Trump remporte le Texas et la Floride, mais Biden s’adjuge l’Arizona… Alors que l’Europe s’éveille et que l’Amérique compte encore les bulletins de vote, l’élection présidentielle américaine est loin d’être jouée. Elle l’est d’autant moins que le sortant a déjà annoncé qu’il était victorieux, que les démocrates ont triché, que « tout s’arrête » (le décompte des bulletins ?) et qu’il saisira une Cour suprême politiquement à sa solde.
Dans certains États, sans doute comptera-t-on et recomptera-t-on les bulletins au moins jusqu’à vendredi, avant que Donald Trump, s’il perdait, n’entame un parcours judiciaire de plusieurs semaines.
En 2016, Donald Trump n’aurait jamais dû devenir le dirigeant de la grande démocratie que demeurent les États-Unis. Le personnage, l’homme, on le connaît. Inutile d’y revenir.
En 2020, Donald Trump aurait été réélu haut la main, s’il n’avait méprisé le coronavirus (à chacun sa grippette !) qui a déjà eu la peau de 233 000 Américains et envoyé au chômage, du jour au lendemain, des millions d’autres. Certes, il n’y a pas qu’aux États-Unis où la vérité et la transparence n’ont pas guidé l’action publique ! Sur le bilan sanitaire et l’ampleur de la récession, l’Amérique de Trump, qu’on se plaît à moquer, s’en sort mieux que la France, même si nous avons artificiellement évité, pour le moment, une vague massive de chômeurs.
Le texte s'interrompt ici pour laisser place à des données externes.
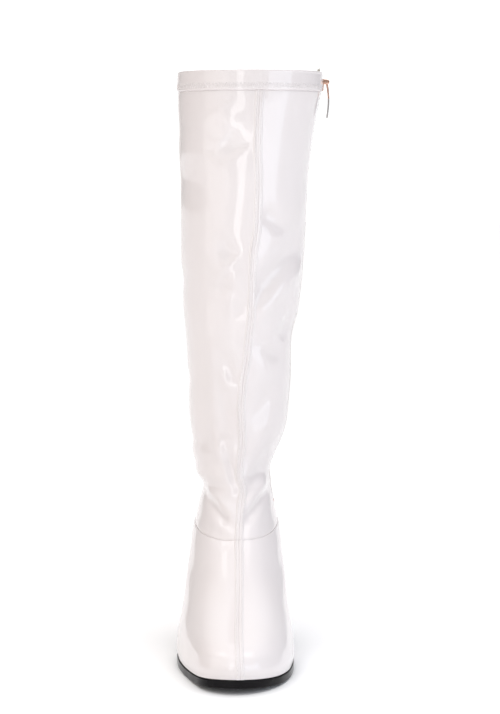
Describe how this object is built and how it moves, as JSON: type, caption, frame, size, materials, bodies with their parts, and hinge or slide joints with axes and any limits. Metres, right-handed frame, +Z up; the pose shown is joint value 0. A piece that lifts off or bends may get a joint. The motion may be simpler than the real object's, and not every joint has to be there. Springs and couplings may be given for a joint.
{
  "type": "go go boot",
  "caption": "Knee-high go go boot for the right foot, stretch patent shaft on a block heel, with a black outsole and an inside zip.",
  "frame": {"origin": "centre of the boot's box on the floor it stands on", "axes": "+Z up the shaft, -Y towards the toe, +X towards the inner side of the leg, where the zip is"},
  "size_m": [0.12, 0.2426, 0.4526],
  "materials": {
    "patent": "off-white high-gloss patent",
    "outsole": "glossy black edge, matt tread",
    "top_lift": "matt black",
    "insole": "cream sock",
    "tape": "cream woven tape",
    "chain": "off-white coil",
    "zip_metal": "polished rose gold"
  },
  "bodies": {
    "boot": {"outsole": "outsole", "heel": "patent", "heel_top_lift": "top_lift", "insole": "insole", "upper": "patent", "zip_tape_front": "tape", "zip_tape_back": "tape", "zip_chain": "chain", "zip_slider": "zip_metal", "zip_top_stop_front": "zip_metal", "zip_top_stop_back": "zip_metal", "zip_bottom_stop": "zip_metal"},
    "pull_tab": {"zip_pull": "zip_metal"}
  },
  "joints": [
    {"name": "pull_hinge", "type": "hinge", "parent": "boot", "child": "pull_tab", "pos_m": [0.05786, 0.0604, 0.44244], "axis": [0.0506, -0.9987, 0], "range_deg": [-4, 165]}
  ]
}
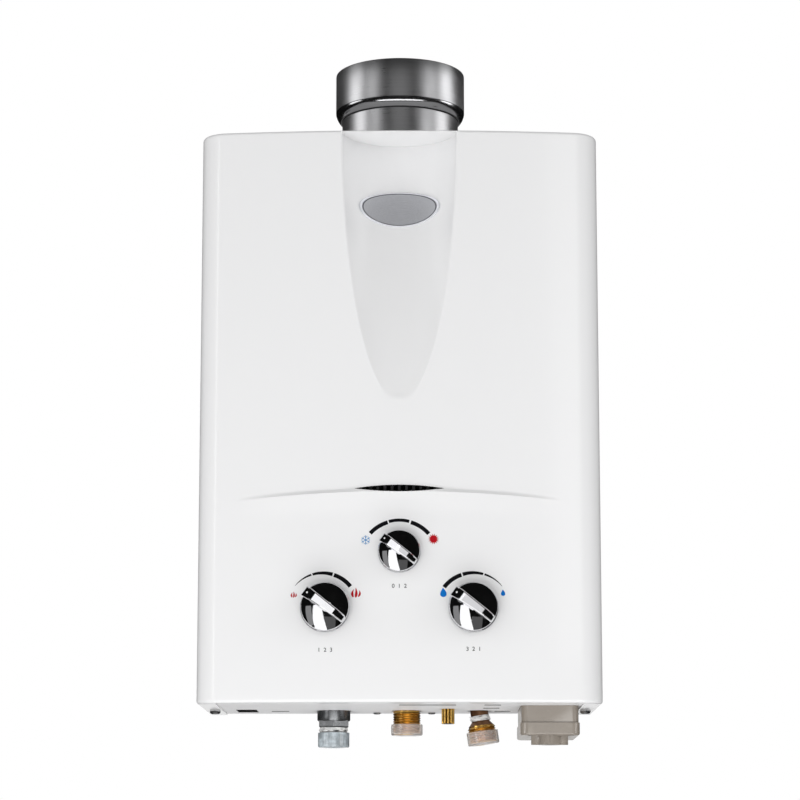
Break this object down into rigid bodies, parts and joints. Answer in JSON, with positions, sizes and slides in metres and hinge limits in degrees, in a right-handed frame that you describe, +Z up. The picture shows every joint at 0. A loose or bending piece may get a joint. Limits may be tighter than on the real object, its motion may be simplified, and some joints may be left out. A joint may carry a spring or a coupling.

Le Covid-19 a privé Trump d’une victoire massive qui lui était promise. Macron le sait.
En 2020, Joe Biden n’aurait jamais dû être candidat. Âgé de 77 ans, son parcours politique est entaché d’échecs, de tergiversations, de renoncements. Le jeune Barak Obama l’avait choisi comme vice-président pour rassurer l’Amérique blanche, mais certainement pas pour proposer à son colistier un tremplin vers la Maison-Blanche. En revanche, Biden s’est inscrit dans la vraie logique chronologique en choisissant Kamala Harris comme colistière. L’avenir n’est jamais comme on le prédit, mais nombreux sont ceux qui voient un bel avenir à cette Indo-Africaine américaine, surtout si Joe Biden est élu. Sans manquer de respect au candidat démocrate, à le voir et à l’entendre, on n’imagine pas qu’il serait candidat à sa réélection dans quatre ans, quand on ne s’interroge pas sur sa capacité à mener à son terme un premier mandat.
Joe Biden, auquel la folle gestion de la crise sanitaire par Donald Trump aurait pu ouvrir un boulevard vers la Maison-Blanche, n’est pas seulement un second couteau et un éventuel président de transition. Il a par trop, comme l’élite démocrate depuis dix – quinze ans, méprisé l’Amérique profonde, qui n’est pas seulement constituée de blancs, obèses, racistes et abrutis, possédant vingt mots de vocabulaire, et dégênant leur colt plus vite que Lucky Luck.
Biden a voulu surfer sur la vague du mouvement Black Lives Matter, croyant que les grandes manifestations contre le racisme (certes totalement légitimes) et l’embrasement de nombreux centres villes, avaient fait de cette thématique un enjeu électoral majeur, alors que les enquêtes indiquent qu’il ne l’était que pour environ 8 % des Américains.
Le mouvement Black Lives Matter a généré son lot de violences comme les Gilets jaunes français ont entraîné les blacks blocks dans leur sillage. Au pays où la propriété est un droit sacré, les destructions en marge des manifestations ont choqué beaucoup d’Américains. Joe Biden a peut-être été trop influencé par l’aile gauche du parti démocrate, plus visible et bruyante que représentative. Erreur majeure : le covid est de loin la préoccupation majeure des Américains, devant l’économie, même si nombreux sont ceux qui ont désigné le covid pour ses implications économiques, loin devant le racisme.
Le « socialisme », comme on dit outre-Atlantique, les Américains n’en veulent pas. Cela changera peut-être quand les jeunes démocrates qui imposent souvent leurs positions très à gauche sur les campus universitaires accéderont au pouvoir. Reste à savoir s’ils seront toujours à gauche. Les hippies de Woodstock ne sont-ils pas devenus les traders de Manhattan et les startupers de la Silicon Valley ?
Pour le moment, le suspense reste donc entier. Les sondeurs et prévisionnistes ont une fois encore perdu : ni large victoire de Biden, ni scènes de violence, pour le moment du moins. Quel que soit le résultat, le vrai nouveau départ se fera plus vraisemblablement dans quatre ans, avec du sang neuf. Comme en France avec Emmanuel Macron ?!